In the records below, begin at the line containing "Write part 3" and end at the line containing "return band"; quote every line in that span exactly, including both boundary lines, and no others.

▸ **Task material**:
=======

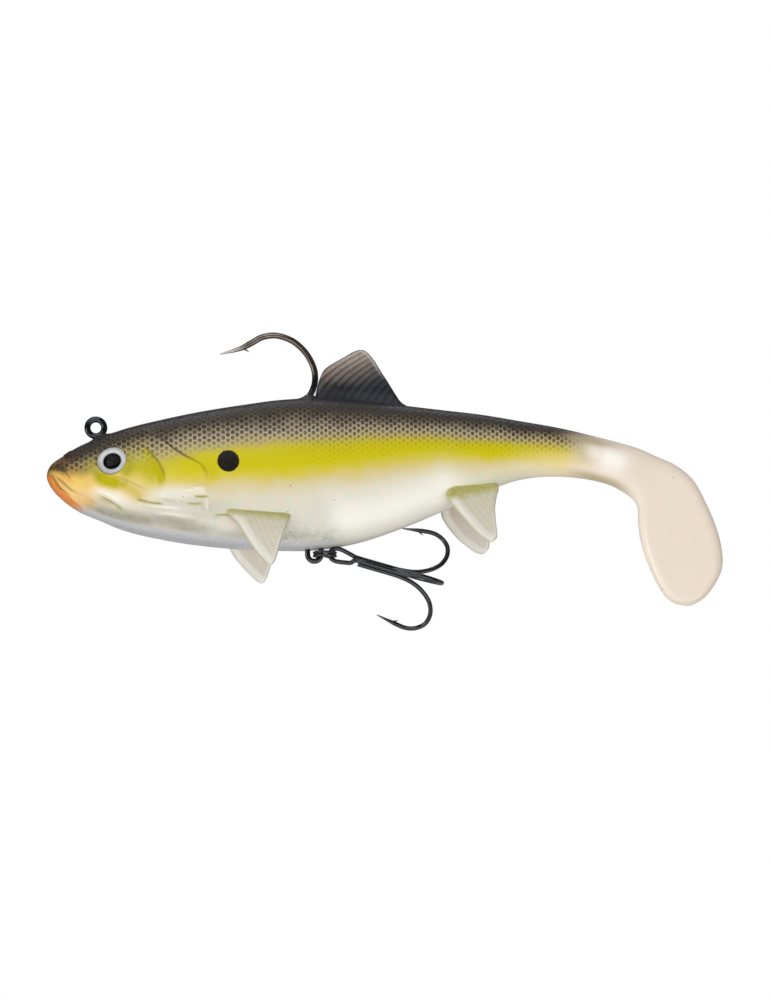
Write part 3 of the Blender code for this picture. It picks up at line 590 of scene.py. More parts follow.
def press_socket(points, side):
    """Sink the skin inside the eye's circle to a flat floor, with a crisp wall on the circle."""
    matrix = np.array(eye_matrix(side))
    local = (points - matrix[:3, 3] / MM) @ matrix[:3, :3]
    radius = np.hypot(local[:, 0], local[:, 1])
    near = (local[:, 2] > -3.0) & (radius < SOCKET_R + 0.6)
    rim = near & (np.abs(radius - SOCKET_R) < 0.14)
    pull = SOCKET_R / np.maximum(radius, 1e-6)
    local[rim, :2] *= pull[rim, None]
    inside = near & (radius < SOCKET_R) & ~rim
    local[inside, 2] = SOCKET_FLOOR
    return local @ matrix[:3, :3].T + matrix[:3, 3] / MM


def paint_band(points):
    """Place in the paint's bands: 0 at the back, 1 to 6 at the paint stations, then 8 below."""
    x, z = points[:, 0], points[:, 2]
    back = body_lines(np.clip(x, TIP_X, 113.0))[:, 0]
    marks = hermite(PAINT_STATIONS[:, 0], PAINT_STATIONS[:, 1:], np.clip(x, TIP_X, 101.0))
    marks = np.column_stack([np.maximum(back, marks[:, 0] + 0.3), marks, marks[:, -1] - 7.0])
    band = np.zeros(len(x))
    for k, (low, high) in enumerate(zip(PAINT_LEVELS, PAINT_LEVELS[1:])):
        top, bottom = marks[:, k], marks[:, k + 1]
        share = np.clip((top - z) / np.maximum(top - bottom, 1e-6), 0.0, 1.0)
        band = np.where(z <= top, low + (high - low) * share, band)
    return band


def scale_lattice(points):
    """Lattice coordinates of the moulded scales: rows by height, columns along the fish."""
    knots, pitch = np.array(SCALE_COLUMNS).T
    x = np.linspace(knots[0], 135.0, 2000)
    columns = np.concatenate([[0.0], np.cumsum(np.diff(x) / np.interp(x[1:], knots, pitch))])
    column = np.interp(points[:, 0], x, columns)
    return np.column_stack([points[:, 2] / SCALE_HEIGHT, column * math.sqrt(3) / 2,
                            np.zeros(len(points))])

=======

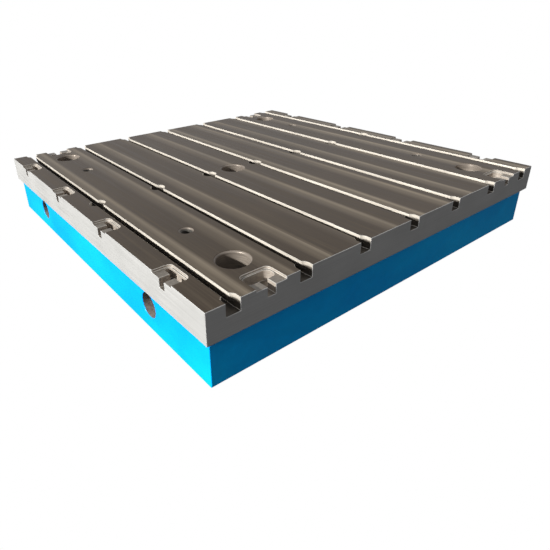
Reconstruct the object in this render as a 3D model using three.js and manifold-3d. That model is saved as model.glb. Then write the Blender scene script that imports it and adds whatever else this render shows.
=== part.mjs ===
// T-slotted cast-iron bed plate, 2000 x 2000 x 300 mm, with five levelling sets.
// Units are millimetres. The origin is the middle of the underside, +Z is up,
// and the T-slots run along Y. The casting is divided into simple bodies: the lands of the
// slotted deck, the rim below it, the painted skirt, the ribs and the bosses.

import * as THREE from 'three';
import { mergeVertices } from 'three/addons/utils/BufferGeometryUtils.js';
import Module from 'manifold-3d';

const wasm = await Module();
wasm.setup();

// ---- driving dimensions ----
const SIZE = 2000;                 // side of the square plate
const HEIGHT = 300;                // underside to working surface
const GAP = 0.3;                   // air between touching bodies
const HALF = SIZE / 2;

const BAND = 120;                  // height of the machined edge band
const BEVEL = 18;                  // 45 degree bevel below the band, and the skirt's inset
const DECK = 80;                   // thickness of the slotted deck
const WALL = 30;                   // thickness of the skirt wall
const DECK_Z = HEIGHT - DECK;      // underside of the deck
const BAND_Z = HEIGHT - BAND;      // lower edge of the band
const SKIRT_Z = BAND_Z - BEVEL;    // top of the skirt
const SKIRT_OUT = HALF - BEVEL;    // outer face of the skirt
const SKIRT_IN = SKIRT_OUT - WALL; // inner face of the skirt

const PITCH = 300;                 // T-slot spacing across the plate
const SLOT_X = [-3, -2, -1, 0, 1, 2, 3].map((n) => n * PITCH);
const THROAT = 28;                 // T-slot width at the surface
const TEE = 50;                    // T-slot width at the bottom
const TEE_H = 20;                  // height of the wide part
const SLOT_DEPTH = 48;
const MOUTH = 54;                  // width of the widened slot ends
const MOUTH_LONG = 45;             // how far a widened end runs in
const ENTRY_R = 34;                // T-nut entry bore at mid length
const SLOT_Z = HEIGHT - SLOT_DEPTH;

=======

▸ **Task solution**:
Write part 3 of the Blender code for this picture. It picks up at line 590 of scene.py. More parts follow.
def press_socket(points, side):
    """Sink the skin inside the eye's circle to a flat floor, with a crisp wall on the circle."""
    matrix = np.array(eye_matrix(side))
    local = (points - matrix[:3, 3] / MM) @ matrix[:3, :3]
    radius = np.hypot(local[:, 0], local[:, 1])
    near = (local[:, 2] > -3.0) & (radius < SOCKET_R + 0.6)
    rim = near & (np.abs(radius - SOCKET_R) < 0.14)
    pull = SOCKET_R / np.maximum(radius, 1e-6)
    local[rim, :2] *= pull[rim, None]
    inside = near & (radius < SOCKET_R) & ~rim
    local[inside, 2] = SOCKET_FLOOR
    return local @ matrix[:3, :3].T + matrix[:3, 3] / MM


def paint_band(points):
    """Place in the paint's bands: 0 at the back, 1 to 6 at the paint stations, then 8 below."""
    x, z = points[:, 0], points[:, 2]
    back = body_lines(np.clip(x, TIP_X, 113.0))[:, 0]
    marks = hermite(PAINT_STATIONS[:, 0], PAINT_STATIONS[:, 1:], np.clip(x, TIP_X, 101.0))
    marks = np.column_stack([np.maximum(back, marks[:, 0] + 0.3), marks, marks[:, -1] - 7.0])
    band = np.zeros(len(x))
    for k, (low, high) in enumerate(zip(PAINT_LEVELS, PAINT_LEVELS[1:])):
        top, bottom = marks[:, k], marks[:, k + 1]
        share = np.clip((top - z) / np.maximum(top - bottom, 1e-6), 0.0, 1.0)
        band = np.where(z <= top, low + (high - low) * share, band)
    return band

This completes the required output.